A church is a community that someone can choose to join. Within that community, there will be behavioral expectations. If people within the community say one thing but do another, there is no sense of credibility. If people harp on behavioral minutia but ignore glaring interpersonal abuses, there is no sense of proportion.
I have repeatedly focused on the simple messages of Jesus. Love God and love each other. Be a peacemaker. Be humble. Take care of those in need. And if you do not do another thing, I think you are doing fine. Better than fine.
The reason we need to gather together to do this is not because we should be looking down our noses at one another. We should be joining together because sometimes, often times, life is confusing and it would be great to have others around us to help navigate the confusion or to have some company amidst all the confusion.

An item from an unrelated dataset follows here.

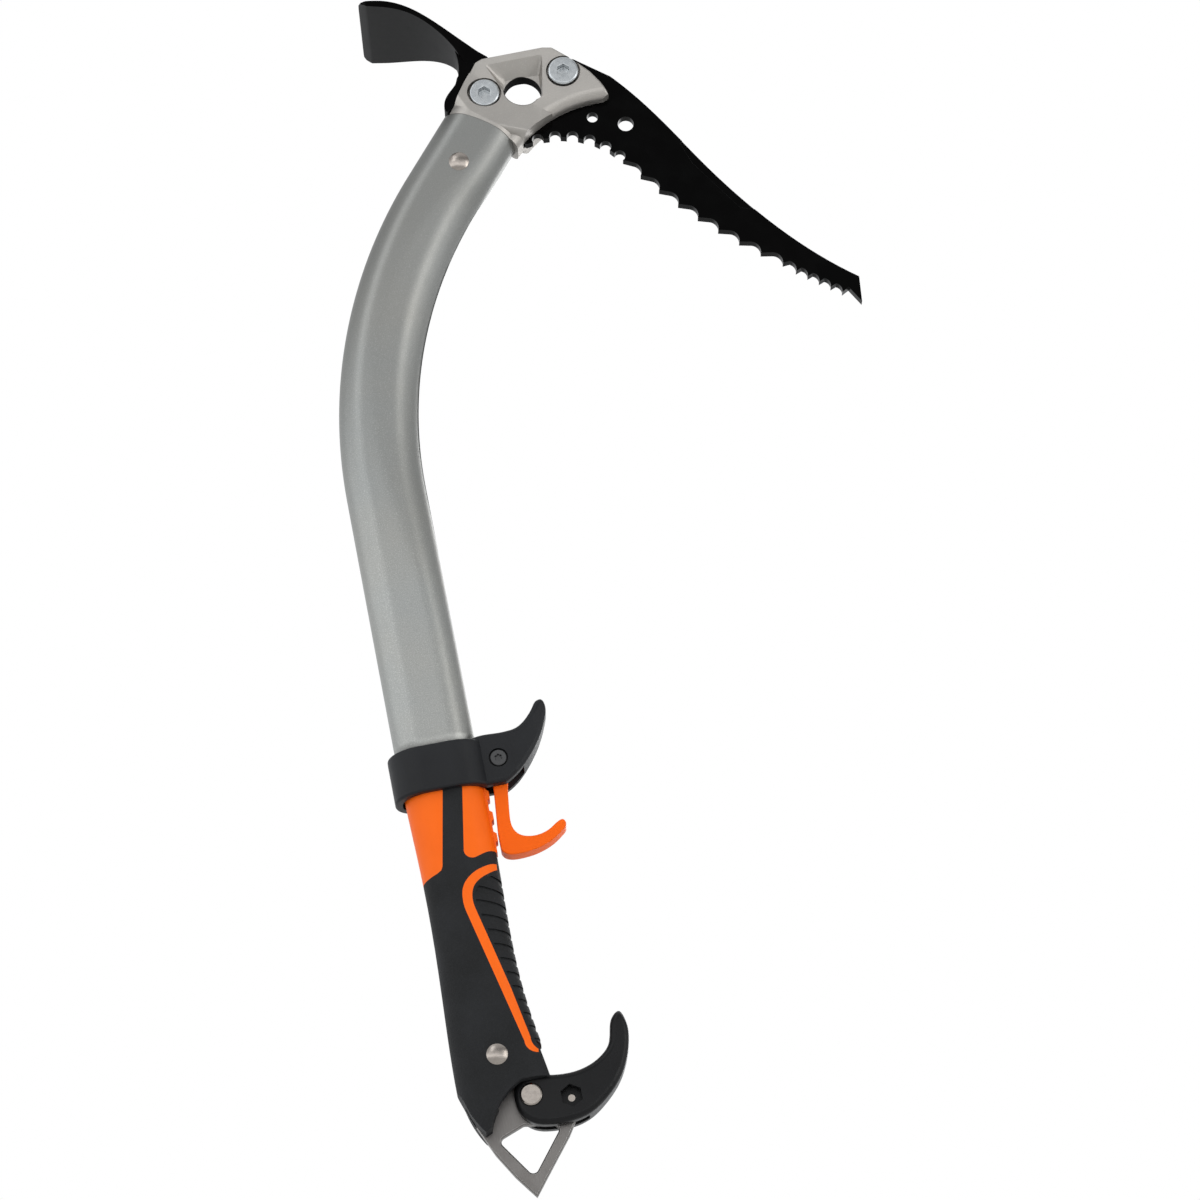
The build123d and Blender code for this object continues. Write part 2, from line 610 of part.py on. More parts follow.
def spike():
    half = SPIKE_THICK / 2
    clip_hole = polygon([(-4.4, -348.8), (6.6, -344.6), (21.6, -347.0), (7.0, -365.6)], 2.2)
    plate = prism(HANDLE, spike_outline() - clip_hole, -half, half)
    edges = [edge for edge in plate.edges()
             if abs(abs(edge.center().Y) - half) < 0.01 and edge.center().Z < -455]
    plate = chamfer(edges, 0.5)
    plate -= rod(HANDLE, PIVOT_AT, PIVOT_PIN, -9, 9)
    for angle in (DETENT_ANGLE, DETENT_ANGLE + FOLD_ANGLE):
        centre = place(HANDLE, *polar(PIVOT_AT, DETENT_REACH, angle), half + 0.8)
        plate -= Pos(*centre) * Sphere(DETENT_BALL + 0.1)
    return plate - rod(HANDLE, SPIKE_RIVET_AT, RIVET_SHANK, -9, 9)


def tang_spacer(side):
    """Half-round filler that centres the spike's tang in the shaft."""
    wide = CORE_WIDTH / 2 - SHAFT_WALL
    deep = CORE_DEPTH / 2 - SHAFT_WALL
    filler = extrude(section(HANDLE, SHAFT_END, -wide, wide, deep, CORE_CORNER - SHAFT_WALL),
                     amount=TANG_TOP - SHAFT_END, dir=HANDLE.y_dir)
    depths = (-20, -SPIKE_THICK / 2) if side == NEAR else (SPIKE_THICK / 2, 20)
    half = filler & prism(HANDLE, polygon([(-30, -340), (30, -340), (30, -280), (-30, -280)]), *depths)
    return half - rod(HANDLE, SPIKE_RIVET_AT, RIVET_SHANK, -30, 30)


# ---------------------------------------------------------------- hand rest

REST_OUTLINE = [(6.6, -329.4), (12.0, -326.9), (20.0, -327.7), (28.2, -328.3), (35.4, -326.8),
                (41.6, -323.4), (45.4, -319.0), (47.1, -312.5), (49.4, -308.0), (51.7, -306.7),
                (53.5, -309.6), (53.9, -317.2), (51.7, -325.3), (46.7, -334.4), (39.8, -341.3),
                (33.6, -345.4), (27.2, -347.3), (18.6, -347.5), (10.3, -345.4), (6.2, -341.0), (4.9, -334.6)]


def hand_rest():
    outline = make_face(spans(Spline(*REST_OUTLINE, periodic=True)))
    body = prism(HANDLE, outline, -REST_HALF, REST_HALF)
    taper = polygon([(0, -REST_HALF), (27, -REST_HALF), (44, -6.0), (56, -3.8), (56, 3.8), (44, 6.0),
                     (27, REST_HALF), (0, REST_HALF)])
    slope = Plane(origin=place(HANDLE, 0, -370), x_dir=HANDLE.x_dir, z_dir=HANDLE.y_dir)
    body &= extrude(slope * taper, amount=90)
    body = fillet(rim_edges(body, 3.0), REST_EDGE)
    body -= hand_rest_fork()
    body -= rod(HANDLE, PIVOT_AT, PIVOT_PIN + PIVOT_PLAY, -20, 20)
    body -= rod(HANDLE, PIVOT_AT, PIVOT_HEAD + 0.4, -20, -REST_HALF + 1.2)
    body -= rod(HANDLE, PIVOT_AT, PIVOT_HEAD + 0.4, REST_HALF - 1.2, 20)
    body -= prism(HANDLE, hexagon(STOP_PIN_AT, HEX_POCKET_ACROSS), -20, HEX_POCKET_DEPTH - REST_HALF)
    body -= rod(HANDLE, STOP_PIN_AT, STOP_PIN, -20, REST_HALF - 1.5)
    detent = polar(PIVOT_AT, DETENT_REACH, DETENT_ANGLE)
    return body - rod(HANDLE, detent, DETENT_BALL + 0.05, 0, 6.4)


def hand_rest_fork():
    """Slot that straddles the spike plate at every fold angle."""
    reach = disc(PIVOT_AT, FORK_REACH)
    return prism(HANDLE, reach, -FORK_HALF, FORK_HALF)


def hand_rest_pin():
    head_face = REST_HALF - 1.1
    pin = rod(HANDLE, PIVOT_AT, PIVOT_PIN, -head_face, head_face)
    near_head = rod(HANDLE, PIVOT_AT, PIVOT_HEAD, -head_face - 1.9, -head_face)
    near_head = chamfer(near_head.edges().group_by(Axis.Y)[0], 0.5)
    far_head = rod(HANDLE, PIVOT_AT, PIVOT_HEAD, head_face, head_face + 1.9)
    far_head = chamfer(far_head.edges().group_by(Axis.Y)[-1], 0.5)
    return pin + near_head + far_head


def pivot_washer(side):
    ring = disc(PIVOT_AT, WASHER_RADIUS) - disc(PIVOT_AT, PIVOT_PIN + PIVOT_PLAY)
    low, high = sorted((side * SPIKE_THICK / 2, side * (SPIKE_THICK / 2 + WASHER_THICK)))
    return prism(HANDLE, ring, low, high)


def pivot_washers():
    return Compound([pivot_washer(NEAR), pivot_washer(FAR)])


def stop_pin():
    return rod(HANDLE, STOP_PIN_AT, STOP_PIN, HEX_POCKET_DEPTH - REST_HALF, REST_HALF - 1.5)


def detent_ball():
    at = polar(PIVOT_AT, DETENT_REACH, DETENT_ANGLE)
    return Pos(*place(HANDLE, *at, SPIKE_THICK / 2 + 0.08 + DETENT_BALL)) * Sphere(DETENT_BALL)


def coil(radius, wire, pitch, turns):
    """Round-wire coil along Z from the origin."""
    path = Helix(pitch=pitch, height=pitch * turns, radius=radius)
    profile = Plane(origin=path @ 0, z_dir=path % 0) * Circle(wire)
    return sweep(profile, path=path)


def detent_spring():
    at = polar(PIVOT_AT, DETENT_REACH, DETENT_ANGLE)
    start = SPIKE_THICK / 2 + 0.08 + 2 * DETENT_BALL + 0.18
    spring = coil(0.95, 0.17, 0.52, 3)
    return Plane(origin=place(HANDLE, *at, start), z_dir=(0, 1, 0)) * spring


# ---------------------------------------------------------------- collar and trigger

HOOK_TOP = [(14.0, -186.6), (20.0, -185.6), (28.1, -185.8), (33.6, -184.6), (38.0, -181.2),
            (41.6, -176.6), (43.8, -173.9), (45.6, -173.6), (46.9, -176.0), (46.0, -181.6),
            (42.4, -189.4), (36.9, -197.3), (31.0, -203.3), (25.6, -206.8)]


def collar():
    centre_right = SHAFT_WIDTH / 2 + COLLAR_PLAY
    band_half = SHAFT_DEPTH / 2 + COLLAR_PLAY + COLLAR_WALL
    height = COLLAR_TOP - COLLAR_BOTTOM
    band = extrude(section(HANDLE, COLLAR_BOTTOM, -centre_right - COLLAR_WALL, centre_right + COLLAR_WALL,
                           band_half, 13.5), amount=height, dir=HANDLE.y_dir)
    ends = band.edges().filter_by(Axis(place(HANDLE, 0, 0), HANDLE.y_dir), reverse=True)
    band = fillet([edge for edge in ends if edge.length > 5], 1.2)
    hook_edges = spans(Spline(*HOOK_TOP), 8) + [Polyline(HOOK_TOP[-1], (14.0, -206.8), HOOK_TOP[0])]
    hook = prism(HANDLE, make_face(hook_edges), -HOOK_HALF, HOOK_HALF)
    taper = polygon([(10, -HOOK_HALF), (30, -HOOK_HALF), (41, -6.4), (48, -4.0), (48, 4.0), (41, 6.4),
                     (30, HOOK_HALF), (10, HOOK_HALF)])
    slope = Plane(origin=place(HANDLE, 0, -220), x_dir=HANDLE.x_dir, z_dir=HANDLE.y_dir)
    hook &= extrude(slope * taper, amount=60)
    hook = fillet(rim_edges(hook, 3.0), HOOK_EDGE)
    bore = extrude(section(HANDLE, COLLAR_BOTTOM - 5, -centre_right, centre_right,
                           SHAFT_DEPTH / 2 + COLLAR_PLAY, SHAFT_CORNER + COLLAR_PLAY),
                   amount=height + 15, dir=HANDLE.y_dir)
    body = band + hook - bore - trigger_bay()
    body -= rod(HANDLE, TRIGGER_PIVOT, SCREW_SHANK + 0.05, -30, 30)
    body -= rod(HANDLE, TRIGGER_PIVOT, SCREW_SEAT, -30, 1.8 - HOOK_HALF)
    return body - prism(HANDLE, hexagon(TRIGGER_PIVOT, 7.2), HOOK_HALF - 2.6, 30)


def trigger_bay():
    """Slot up into the collar for the trigger's arm and its swing."""
    half = TRIGGER_HALF + TRIGGER_PLAY
    swing = polygon([(15.0, -191.0), (29.2, -191.0), (36.5, -206.0), (36.5, -212.0), (15.0, -212.0)], 0)
    return prism(HANDLE, swing, -half, half)


TRIGGER_FRONT = [(28.5, -198.0), (26.2, -205.6), (25.2, -212.5), (24.4, -219.7), (24.5, -224.3),
                 (26.3, -227.7), (29.9, -229.5), (34.5, -229.7), (39.5, -228.0), (43.3, -225.6),
                 (45.1, -225.3), (46.0, -227.0), (43.9, -229.9), (40.2, -232.5), (36.0, -234.4),
                 (31.6, -235.6), (27.3, -236.1), (23.4, -236.1), (20.2, -235.2), (18.5, -233.0)]


def trigger():
    front = spans(Spline(*TRIGGER_FRONT))
    back = Polyline(TRIGGER_FRONT[-1], (18.5, -225.0), (20.2, -206.0), (20.0, -198.0), (28.5, -198.0))
    body = prism(HANDLE, make_face(front + [back]), -TRIGGER_HALF, TRIGGER_HALF)
    body = fillet(rim_edges(body, 3.0), TRIGGER_EDGE)
    body += prism(HANDLE, disc(TRIGGER_PIVOT, TRIGGER_BOSS), -TRIGGER_HALF, TRIGGER_HALF)
    body = body - rod(HANDLE, TRIGGER_PIVOT, SCREW_SHANK + 0.05, -30, 30)
    return body - rod(HANDLE, TRIGGER_PIVOT, 3.3, TRIGGER_HALF - 2.2, 30)


def trigger_screw():
    seat = 1.8 - HOOK_HALF
    cap = rod(HANDLE, TRIGGER_PIVOT, SCREW_HEAD, seat - 1.7, seat)
    cap = chamfer(cap.edges().group_by(Axis.Y)[0], 0.3)
    cap -= prism(HANDLE, six_lobe(TRIGGER_PIVOT, 1.7), -30, seat - 0.5)
    return cap + rod(HANDLE, TRIGGER_PIVOT, SCREW_SHANK, seat, HOOK_HALF - 0.2)


def six_lobe(at, radius):
    """Star-shaped driver recess."""
    star = disc(at, radius * 0.72)
    for index in range(6):
        star += disc(polar(at, radius * 0.68, 60 * index + 30), radius * 0.28)
    return star


def trigger_nut():
    nut = prism(HANDLE, hexagon(TRIGGER_PIVOT, 7.0), HOOK_HALF - 2.6, HOOK_HALF - 0.3)
    return nut - rod(HANDLE, TRIGGER_PIVOT, SCREW_SHANK, -20, 20)


def trigger_spring():
    spring = coil(2.6, 0.25, 0.62, 3)
    return Plane(origin=place(HANDLE, *TRIGGER_PIVOT, TRIGGER_HALF - 1.8), z_dir=(0, 1, 0)) * spring


# ---------------------------------------------------------------- writing

PARTS = {
    "head": head,
    "pick": pick,
    "adze": adze,
    "pick_bolt": lambda: head_bolt(PICK_BOLT_AT),
    "adze_bolt": lambda: head_bolt(ADZE_BOLT_AT),
    "pick_bolt_nut": lambda: head_nut(PICK_BOLT_AT),
    "adze_bolt_nut": lambda: head_nut(ADZE_BOLT_AT),
    "shaft_tube": shaft_tube,
    "head_rivet": lambda: through_rivet(UPPER, HEAD_RIVET_AT, HEAD_RIVET_FACE),
    "spike": spike,
    "spike_rivet": lambda: through_rivet(HANDLE, SPIKE_RIVET_AT, SPIKE_RIVET_FACE),
    "tang_spacer_near": lambda: tang_spacer(NEAR),
    "tang_spacer_far": lambda: tang_spacer(FAR),
    "grip_sleeve": grip_sleeve,
    "grip_rubber": grip_rubber,
    "hand_rest": hand_rest,
    "hand_rest_pin": hand_rest_pin,
    "pivot_washers": pivot_washers,
    "stop_pin": stop_pin,
    "detent_ball": detent_ball,
    "detent_spring": detent_spring,
    "collar": collar,
    "trigger": trigger,
    "trigger_screw": trigger_screw,
    "trigger_nut": trigger_nut,
    "trigger_spring": trigger_spring,
}

os.makedirs("parts", exist_ok=True)
for name, make in PARTS.items():
    export_step(make(), f"parts/{name}.step")
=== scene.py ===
import json
import math

import bmesh
import bpy
from mathutils import Euler, Matrix, Vector

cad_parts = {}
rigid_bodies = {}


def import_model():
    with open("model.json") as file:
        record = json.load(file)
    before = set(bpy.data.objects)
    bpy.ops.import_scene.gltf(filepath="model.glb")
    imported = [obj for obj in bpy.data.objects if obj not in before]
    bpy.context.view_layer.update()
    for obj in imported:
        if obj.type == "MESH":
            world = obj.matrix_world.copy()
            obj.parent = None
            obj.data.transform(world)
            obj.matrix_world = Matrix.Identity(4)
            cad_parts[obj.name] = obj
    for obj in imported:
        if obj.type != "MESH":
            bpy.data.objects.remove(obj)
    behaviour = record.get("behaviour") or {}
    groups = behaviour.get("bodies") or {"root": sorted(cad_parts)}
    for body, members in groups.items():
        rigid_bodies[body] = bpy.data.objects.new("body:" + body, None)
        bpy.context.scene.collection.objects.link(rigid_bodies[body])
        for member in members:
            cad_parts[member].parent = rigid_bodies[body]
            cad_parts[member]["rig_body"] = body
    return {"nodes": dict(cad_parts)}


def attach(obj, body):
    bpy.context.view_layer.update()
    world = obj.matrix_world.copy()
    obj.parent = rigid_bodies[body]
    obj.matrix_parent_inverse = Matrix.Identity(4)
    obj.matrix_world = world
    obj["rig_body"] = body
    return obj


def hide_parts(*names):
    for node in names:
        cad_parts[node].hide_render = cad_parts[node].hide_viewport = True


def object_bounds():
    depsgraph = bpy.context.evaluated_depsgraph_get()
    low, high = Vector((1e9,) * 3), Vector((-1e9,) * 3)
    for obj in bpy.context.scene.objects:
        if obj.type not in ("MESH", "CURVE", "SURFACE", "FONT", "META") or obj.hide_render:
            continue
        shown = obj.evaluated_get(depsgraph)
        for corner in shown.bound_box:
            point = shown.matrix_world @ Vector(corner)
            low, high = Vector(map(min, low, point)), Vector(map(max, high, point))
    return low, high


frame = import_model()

# Technical ice axe in metres, +Z up, +X towards the pick, +Y through the head, origin at the head's eye.
# The near side is -Y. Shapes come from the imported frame. Where the real piece has softer or richer
# surfaces than its CAD node, a new mesh stands for that node.

CAD_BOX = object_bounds()
NODES = frame["nodes"]
MM = 0.001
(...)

The apostles were those who were sent forth. Not because they were perfect. Not because they were the best speakers or the best scholars or the best anything. They were sent forth because they believed. They believed and they were willing to explain that belief to others.
We are not typically out there proselytizing in any traditional sense. But that is where walking the walk comes in handy. When someone sees someone out in the world caring for others, serving the community, and in other ways living out the lessons of Jesus, it is a far better presentation of the Gospel than anything I have to say. Because all the pretty words in the world do not feed a hungry child or comfort someone ill or injured. All the high-minded Christian moralizing means nothing when the person in question is self-centered or greedy or unkind.
Being sent forth today is less about teaching the New Testament than it is being a testament to what Jesus wanted us to be. Loving people filling the world with kindness and decency. That is the job that we really need to do. That is the job at the heart of ministry and that is the task followers of Jesus have chosen. So, my friends, go forth and be kind. Be kind to each other and be kind to yourselves. Amen.